Like many Marylanders in the business, the Gaudets were more than bystanders in the debate over whether the state should permit slot machines — whose revenues were long seen as critical to saving Maryland racing. Linda Gaudet, 58, said she has testified in Annapolis over the issue. She said the state's industry will benefit from the opening of slots parlors. She hopes it's not too late.
In the meantime, she had hopes that her horse might boost morale. "We've been in Maryland for so long and Marylanders need somebody to root for," she said.
Boyce enjoys Preakness Day experience
Last year, Forest Boyce watched the Preakness on TV in her home in Fallston. On Saturday, she viewed it from the balcony of the jockeys' room at Pimlico, where she has a dressing stall.
Next year, Boyce, who attended Garrison Forest, hopes to get even closer when the second leg of the Triple Crown rolls around.
"I'd absolutely love to ride in the Preakness — hopefully, sooner rather than later," the 26-year-old jockey said. "I'd prefer it to be a 'live ride', but beggers can't be choosers. Just being in that race would be amazing."
Maryland's leading jockey in 2010 as a rookie, Boyce won 129 races and was runner-up for national acclaim — the Eclipse Award's Apprentice Rider of the Year.
At Pimlico on Saturday, Boyce rode in five races and took third in the fifth race, her best finish. While her winning percentage (10) at Old Hilltop ranks lowest among the leading jockeys there, fully half of Boyce's 126 mounts have finished in the money, ranking her fourth in the Pimlico meet.
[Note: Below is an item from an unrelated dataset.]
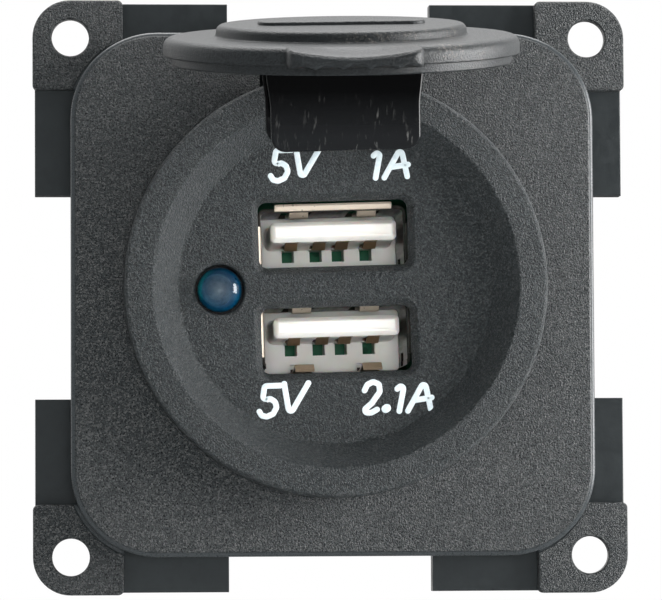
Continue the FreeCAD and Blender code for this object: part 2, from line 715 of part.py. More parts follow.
def bar(name, size_xyz, corner_xyz):
    """Box with its low corner and its three sizes taken from the sheet."""
    box = doc.addObject("Part::Box", name)
    for prop, value in zip(("Length", "Width", "Height"), size_xyz):
        bind(box, prop, value)
    for prop, value in zip("xyz", corner_xyz):
        bind(box, f"Placement.Base.{prop}", value)
    return box


# Lamp: dome and collar turned about its own axis, two leads to the board
def make_lamp():
    lens = Piece("led_lens")
    sk = lens.sketch(0, "XY_Plane")
    shoulder = floor_depth - 0.6
    rise = lamp_radius * 0.55
    outline(sk, [(0, -floor_back + lamp_collar_thick), (lamp_collar, -floor_back + lamp_collar_thick),
                 (lamp_collar, -floor_back), (lamp_radius, -floor_back), (lamp_radius, -shoulder),
                 (lamp_radius * 0.8, -shoulder - rise * 0.7),
                 (0, -shoulder - rise)])
    lens.turn(sk)
    body = lens.body
    twist = body_twist.value
    beside = FreeCAD.Rotation(V(0, -1, 0), twist).multVec(V(-lamp_left.value, 0, 0))
    turn = FreeCAD.Rotation(V(0, -1, 0), twist)
    body.Placement = FreeCAD.Placement(V(body_right.value, 0, body_up.value) + beside, turn)
    angle = f"{body_twist.text} * 1deg"
    bind(body, "Placement.Base.x", Size(0, f"{body_right.text} - {lamp_left.text} * cos({angle})"))
    bind(body, "Placement.Base.z", Size(0, f"{body_up.text} - {lamp_left.text} * sin({angle})"))
    bind(body, "Placement.Rotation.Angle", body_twist)
    front = floor_back - lamp_collar_thick
    leads = [bar(f"lamp_lead{i + 1}", (lead_side, front - shell_back, lead_side),
                 (side * lead_gap - lamp_left - lead_side / 2, -front, -lead_side / 2))
             for i, side in enumerate((-1, 1))]
    return [lens, gather("led_leads", leads)]


# Boards: the round one behind the ports, the converter board square to it
def make_boards():
    port = Piece("port_board")
    sk = port.sketch(shell_back)
    circle(sk, 0, 0, barrel_inner)
    port.pad(sk, board_thick, back=True)
    on_body_axis(port)
    power = Piece("converter_board")
    sk = power.sketch(-power_down - board_thick / 2, "XY_Plane")
    block(sk, 0, power_length / 2 - board_back, power_width, power_length)
    power.pad(sk, board_thick)
    on_body_axis(power)
    first = small_can_right + small_can_radius + part_gap
    pins = [bar(f"board_pin{i + 1}", (pin_side, pin_length, pin_side),
                (first + pin_pitch * i, -board_back, power_top)) for i in range(4)]
    return [port, power, gather("board_pins", pins)]


def make_can(name, right, depth, radius, height):
    """Upright round component on the converter board, with a rounded-off top."""
    piece = Piece(name)
    sk = piece.sketch(power_top, "XY_Plane")
    circle(sk, right, -depth, radius)
    piece.pad(sk, height)
    on_body_axis(piece)
    return piece


def make_coil():
    right = coil_radius + 2.6 * part_gap - power_width / 2
    depth = board_back - 2 * small_can_radius - coil_radius - 2 * part_gap
    core = Piece("inductor_core")
    for low, high, radius in ((as_size(0), coil_flange, coil_radius),
                              (coil_flange, coil_height - coil_flange, coil_waist),
                              (coil_height - coil_flange, coil_height, coil_radius)):
        sk = core.sketch(power_top + low, "XY_Plane")
        circle(sk, right, -depth, radius)
        core.pad(sk, high - low)
    on_body_axis(core)
    wire = Piece("inductor_winding")
    sk = wire.sketch(power_top + coil_flange, "XY_Plane")
    circle(sk, right, -depth, coil_radius * 0.93)
    circle(sk, right, -depth, coil_waist)
    wire.pad(sk, coil_height - 2 * coil_flange)
    on_body_axis(wire)
    return [core, wire]


def make_flat_parts():
    chip_left = power_width / 2 - chip_width - 2 * part_gap
    chip = gather("converter_chip", [bar("chip_case", (chip_width, chip_length, chip_height),
                                         (chip_left, chip_start - board_back, power_top))])
    diode_up = power_top - board_thick - diode_height
    diode = gather("diode", [bar("diode_case", (diode_width, diode_length, diode_height),
                                 (-diode_width / 2, power_length / 2 - board_back, diode_up))])
    return [chip, diode]


# Rear cover closes the barrel; two blade terminals pass through it
def make_rear():
    cover = Piece("rear_cover")
    sk = cover.sketch(0, "XY_Plane")
    back = barrel_depth + cover_thick
    outline(sk, [(0, barrel_depth - cover_plug), (barrel_inner, barrel_depth - cover_plug),
                 (barrel_inner, barrel_depth), (barrel_radius, barrel_depth), (barrel_radius, back),
                 (0, back)])
    cover.turn(sk)
    sk = cover.sketch(cover_plug - barrel_depth)
    blade_up = power_top + blade_thick / 2
    for right in (1, -1):
        block(sk, right * blade_beside, blade_up, blade_width, blade_thick)
    cover.cut(sk, cover_plug + cover_thick)
    on_body_axis(cover)
    pieces = [cover]
    front = -power_back - blade_lap
    tail = barrel_depth + cover_thick + blade_out
    for name, right in (("terminal_positive", 1), ("terminal_negative", -1)):
        blade = Piece(name)
        sk = blade.sketch(blade_up - blade_thick / 2, "XY_Plane")
        middle = right * blade_beside
        half = blade_width / 2
        outline(sk, [(middle - half, front), (middle + half, front), (middle + half, tail - 1.2),
                     (middle + half - 1.0, tail), (middle - half + 1.0, tail), (middle - half, tail - 1.2)])
        circle(sk, middle, tail - blade_out / 2, blade_hole / 2)
        blade.pad(sk, blade_thick)
        on_body_axis(blade)
        pieces.append(blade)
    return pieces


plate = make_module_plate()
doc.recompute()
slotted = cut_strap_slot(plate)
parts = {"module_plate": slotted}
made = [make_socket_body(), make_ring_nut(), make_cap(), make_cap_anchor()]
for end, up in (("upper", 1), ("lower", -1)):
    made.append(make_usb_shell(f"usb_shell_{end}", up))
    made.append(make_usb_insulator(f"usb_insulator_{end}", up))
    made.append(make_usb_contacts(f"usb_contacts_{end}", up))
made += make_lamp()
made += make_boards()
made += make_coil()
big_can_right = power_width / 2 - big_can_radius - 1.5 * part_gap
big_can_depth = power_back + power_rear + big_can_radius
made.append(make_can("input_capacitor", big_can_right, big_can_depth, big_can_radius, big_can_height))
small_can_depth = board_back - small_can_radius - part_gap
made.append(make_can("output_capacitor", small_can_right, small_can_depth, small_can_radius,
                     small_can_height))
made += make_flat_parts()
made += make_rear()
for item in made:
    obj = item.body if isinstance(item, Piece) else item
    parts[obj.Label] = obj

doc.recompute()
for obj in doc.Objects:
    if "Invalid" in obj.State or "Error" in obj.State:
        raise RuntimeError(f"{obj.Name} did not build: {obj.State}")
for name, obj in parts.items():
    shape = obj.Shape
    if shape.isNull() or not shape.isValid():
        raise RuntimeError(f"{name} has no valid shape")
    shape.exportStep(f"parts/{name}.step")
    print(name, len(shape.Solids), round(shape.Volume, 1))
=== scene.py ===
import bpy
import bmesh
import json
import math
from mathutils import Matrix, Vector


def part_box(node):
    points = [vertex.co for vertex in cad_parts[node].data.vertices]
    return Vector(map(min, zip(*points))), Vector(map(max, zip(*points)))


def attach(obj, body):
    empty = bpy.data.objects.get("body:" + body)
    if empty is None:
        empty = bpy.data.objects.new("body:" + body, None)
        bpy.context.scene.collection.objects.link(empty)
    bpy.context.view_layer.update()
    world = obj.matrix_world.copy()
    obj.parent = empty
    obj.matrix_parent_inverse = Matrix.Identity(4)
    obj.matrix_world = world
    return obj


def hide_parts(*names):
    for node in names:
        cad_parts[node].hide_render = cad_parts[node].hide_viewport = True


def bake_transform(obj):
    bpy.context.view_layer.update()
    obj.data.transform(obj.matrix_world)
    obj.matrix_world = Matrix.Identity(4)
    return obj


# Dual USB charging socket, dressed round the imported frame.
# Pieces are drawn in mm as (right, depth towards the front, up): the plate from its own centre,
# the socket from its axis, the cap and its plugs from the hinge, as they lie when shut.

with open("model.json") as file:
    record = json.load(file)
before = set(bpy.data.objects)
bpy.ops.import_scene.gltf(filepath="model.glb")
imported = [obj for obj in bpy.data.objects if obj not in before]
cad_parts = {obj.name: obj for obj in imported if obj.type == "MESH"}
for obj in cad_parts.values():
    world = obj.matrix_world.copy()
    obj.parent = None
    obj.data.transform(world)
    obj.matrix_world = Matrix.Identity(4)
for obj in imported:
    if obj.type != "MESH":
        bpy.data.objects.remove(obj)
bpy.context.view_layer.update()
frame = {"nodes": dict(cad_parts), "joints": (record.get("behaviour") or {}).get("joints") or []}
MM = 0.001
SIDES = (1, -1)
CORNERS = [(right, up) for right in SIDES for up in SIDES]

# Sizes in mm that the pieces share with the frame
HINGE_UP, HINGE_DEPTH = 17.0, 2.6
PLATE_SIDE, PLATE_CORNER = 46, 7.6
PLATE_BACK, PLATE_FRONT = -3.2, 4.2
BARREL_RADIUS, BORE_RADIUS = 14.2, 14.35
STRAP_UP, STRAP_ROOM = HINGE_UP + 1.175, 5.65
FLOOR, FLOOR_BACK, RIM = 5.0, 3.2, 7.2
PORT_UP, HOLE_UP = 4.2, 4.65
SHELL_WIDTH, SHELL_HEIGHT, SHELL_CORNER = 13.1, 5.72, 0.7
MOUTH, SHELL_BACK, BASE_FRONT = 4.1, -9.0, -5.4
FINGER_RIGHT = 3.0
TONGUE_UP, TONGUE_UNDER = 0.705, 0.84
CONTACTS = (-3.5, -1.0, 1.0, 3.5)
LAMP_RIGHT, LAMP_RADIUS = -10.1, 1.95
CAP_TOP = 6.45

# Where the pieces are drawn
joint = frame["joints"][0]
hinge = Vector(joint["pos_m"])
twist = math.atan2(joint["axis"][2], joint["axis"][0])
cap_open = math.radians(joint["range_deg"][1])
cap_lean = math.radians(0.7)
cap_shift = 0.1

socket_turn = Matrix.Rotation(twist, 4, (0, -1, 0))
socket_centre = hinge + socket_turn @ Vector((0, HINGE_DEPTH, -HINGE_UP)) * MM
to_front = Matrix.Scale(-1, 4, (0, 1, 0)) @ Matrix.Scale(MM, 4)
opened = Matrix.Translation(hinge) @ socket_turn @ Matrix.Rotation(-cap_open, 4, "X")
leaning = Matrix.Translation((cap_shift * MM, 0, 0)) @ Matrix.Rotation(cap_lean, 4, "Z")
PLATE = to_front
SOCKET = Matrix.Translation(socket_centre) @ socket_turn @ to_front
CAP = opened @ leaning @ to_front
PLUG = opened @ to_front


# Outlines
def unit(angle):
    return Vector((math.cos(angle), math.sin(angle)))


def fillet(points, closed=True, steps=6):
    """Points (x, y) or (x, y, radius); each radius becomes an arc of short chords."""
    shortest = 1e-4
    out = []
    count = len(points)
    for i, point in enumerate(points):
        corner = Vector(point[:2])
        radius = point[2] if len(point) > 2 else 0
        if not radius or (not closed and i in (0, count - 1)):
            out.append(corner)
            continue
        back = (Vector(points[i - 1][:2]) - corner).normalized()
        ahead = (Vector(points[(i + 1) % count][:2]) - corner).normalized()
        half = back.angle(ahead) / 2
        centre = corner + (back + ahead).normalized() * (radius / math.sin(half))
        reach = radius / math.tan(half)
        first = corner + back * reach - centre
        last = corner + ahead * reach - centre
        start = math.atan2(first.y, first.x)
        sweep = (math.atan2(last.y, last.x) - start + math.pi) % (2 * math.pi) - math.pi
        arc = max(2, round(abs(sweep) / (math.pi / 2) * steps))
        out += [centre + unit(start + sweep * k / arc) * radius for k in range(arc + 1)]
    return [p for i, p in enumerate(out)
            if (p - out[i - 1]).length > shortest or (not closed and i == 0)]


def rectangle(x, y, width, height, radius=0, steps=6):
    right, left, top, low = x + width / 2, x - width / 2, y + height / 2, y - height / 2
    return fillet([(left, low, radius), (right, low, radius),
                   (right, top, radius), (left, top, radius)], steps=steps)


def ring_points(radius, steps, x=0, y=0):
    turns = [2 * math.pi * k / steps for k in range(steps)]
    return [Vector((x + radius * math.cos(a), y + radius * math.sin(a))) for a in turns]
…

Just competing on Preakness Day for the first time in the fringe races was a thrill, she said.
"All of the big-time trainers are here, and if you do well this weekend, well, maybe they'll take notice," she said.
Boyce is inching front and center. Already in 2011, she has ridden at Atlantic City, with prestigious Saratoga next on her wish list.
"I don't want to ride just any horse there," she said. "I want to do my best."
Her goals are to (1) win 50 more races this year than last, and (2) lay the groundwork to possibly ride in the 2012 Preakness. Saturday's jockey lineup was an all-male field.
"To compete [in the Preakness], you've got to ride that [star] horse as a two-year-old, or at the beginning of his three-year-old year, and just hope the trainer keeps you on it," she said. "Luckily, I ride for some classic trainers, so, who knows?"
Animal Kingdom a crowd favorite Saturday
Animal Kingdom trainer Graham Motion said he felt the Pimlico crowd was behind his horse Saturday.
And why not?
He had expected a much different reception, he said, than when Animal Kingdom was a longshot entering the Kentucky Derby.
"It's very different because you come here with the Kentucky Derby winner," Motion said. "You'd have to be a pretty cold-hearted person not to root for the Kentucky Derby winner" in the second leg of the Triple Crown, he said.
Note: Paddy O'Prado, who won the Dixie Stakes a year after finishing sixth in the Preakness, was taken to the barn area via ambulance as this year's Preakness ended. An assistant trainer for the horse said that he was examined, but was "fine." Paddy O'Prado, who like Preakness winner Shackleford is trained by Dale Romans, had his front legs in ice buckets Saturday night but was not receiving special attention from veterinarians or his connections.